Frankreich setzt vor allem auf Verkehrsüberwachung. War dort vor 2003 noch kein einziges Blitzgerät vorhanden, sind es jetzt fast 4.400, die Tempo- und Rotlichtvergehen dokumentieren. 24 Millionen Bußgeldbescheide kommen pro Jahr so zustande. Infolgedessen hätte sich das Verkehrsverhalten geändert, glaubt Joel Valmain vom französischen Verkehrsministerium. Die Durchschnittsgeschwindigkeit habe sich um zehn Prozent verringert, dadurch seien binnen zehn Jahren 30.000 Leben gerettet worden.
Schweden und die Niederlande legen den Fokus unter anderem auf veränderte Verkehrsinfrastruktur. Nicht der Fahrer, sondern das Design der Straße sorge für die richtige Geschwindigkeit, erklärt Henk Stipdonk vom niederländischen Forschungsinstitut für Straßenverkehrssicherheit. Die Kategorie der Straße müsse vom Fahrer unmittelbar wahrnehmbar sein und definiere die Geschwindigkeit.

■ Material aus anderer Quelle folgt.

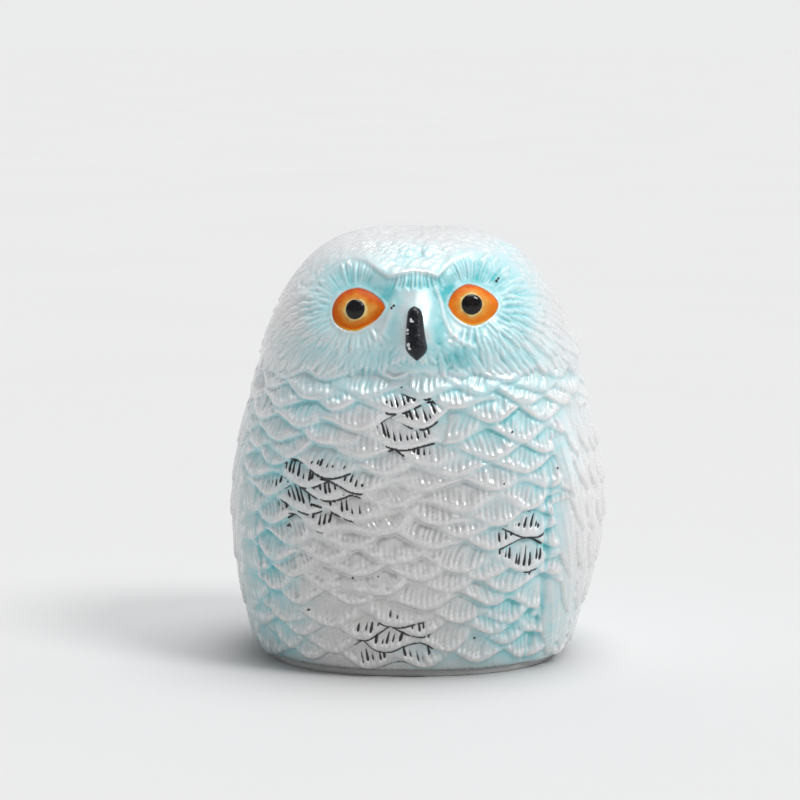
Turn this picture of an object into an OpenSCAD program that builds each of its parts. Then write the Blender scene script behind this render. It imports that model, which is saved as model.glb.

So wird Straße für Straße und Kilometer um Kilometer umgebaut, um den Verkehr zu entschärfen, notfalls auch mit Schwellen im Kreuzungsbereich.
Sicherheitstechnik wie vor 20 Jahren
Für Antonio Avenoso vom European Transport Safety Council ist es inakzeptabel, dass die in Schwellenländern verkauften Neuwagen nicht annähernd die europäischen Crashtest-Norm erfüllen. Und das, obwohl sie von den weltweit führenden Herstellern stammen. In Lateinamerika zum Beispiel liege das Sicherheitsniveau 20 Jahre hinter Nordamerika und Europa zurück. Ein gesetzlicher Rahmen sei notwendig, der nicht nur das Abgasniveau eines Autos reglementiere, sondern auch das Sicherheitsniveau. Und so hofft David Ward von Global NCAP, dass bereits im Jahr 2020 die wesentlichsten Crashtest-Kriterien nirgendwo mehr auf umgangen werden können.